Cette dernière exploitation agricole, d’origine mauresque établie en bordure de la RN41, se particularisait, dans le passé, par l’exubérance d’une végétation luxuriante qu’arrosaient des fontaines à foison. Le hameau historique de Zouaoua est constitué de maisons vieillottes serrées les unes contre les autres, seuls des passages étroits y permettent l’animation. Cette étroitesse a pour but de maintenir une certaine fraîcheur en été. Les plus anciennes habitations ne comportent que le rez-de-chaussée, elles sont solidement bâties de murs épais, faits de  pierres et de briques rouges badigeonnés à la chaux. 
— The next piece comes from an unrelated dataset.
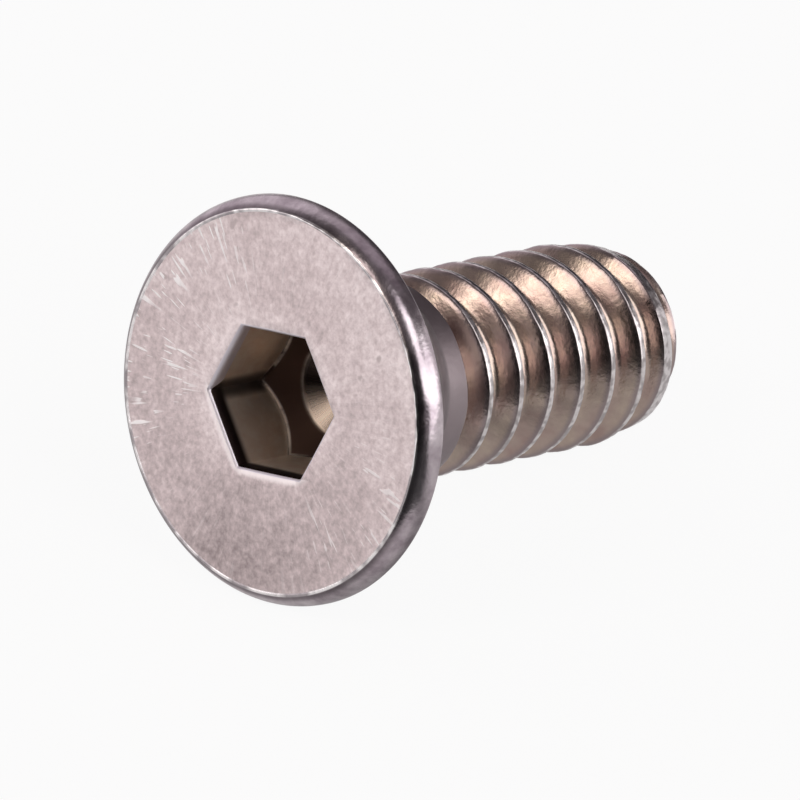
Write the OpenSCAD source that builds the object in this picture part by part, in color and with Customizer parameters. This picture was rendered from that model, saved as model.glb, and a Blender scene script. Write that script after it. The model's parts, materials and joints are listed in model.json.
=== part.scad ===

Ce quartier, aux allures d’une casbah miniature, remonte au temps des Turcs, juché sur l’une des deux collines dominant le village de Chéraga à l’est. Depuis cette éminence, on peut jouir d’un panorama exceptionnel en direction de la mer Méditerranée. C’est à partir de cette situation élevée qu’on a pu apercevoir le débarquement de la flotte française au mois de juin 1830. A l’abri d’une clôture érigée en maçonnerie au centre de ce quartier, existent quelques vieilles sépultures formant le petit cimetière du saint marabout Sidi Bouzid, le gardien spirituel de l’ancienne tribu, dit-on. Tout auprès de cet enclos funéraire se voyaient par le passé de petits hangars qui servaient d’abris aux animaux d’élevage. Les potagers où l’on cultivait les légumes ainsi que les vergers qui recouvraient autrefois la colline laissent progressivement place à de nouvelles constructions bétonnées.

Zouaoua jouissait jadis d’un grand renom dû à ses innombrables étables destinées à l’élevage de la vache laitière. A une certaine époque, le lait constituait sa principale richesse, il était fourni en abondance dans toute la banlieue algéroise. 

Ce lotissement compte actuellement une petite placette, une vieille mosquée, deux cimetières, le nouveau et l’ancien, une école, des petits commerces utiles et quelques artisans de divers corps de métier. Une route étroite aménagée le long d’une pente très abrupte dessert la zone tout entière.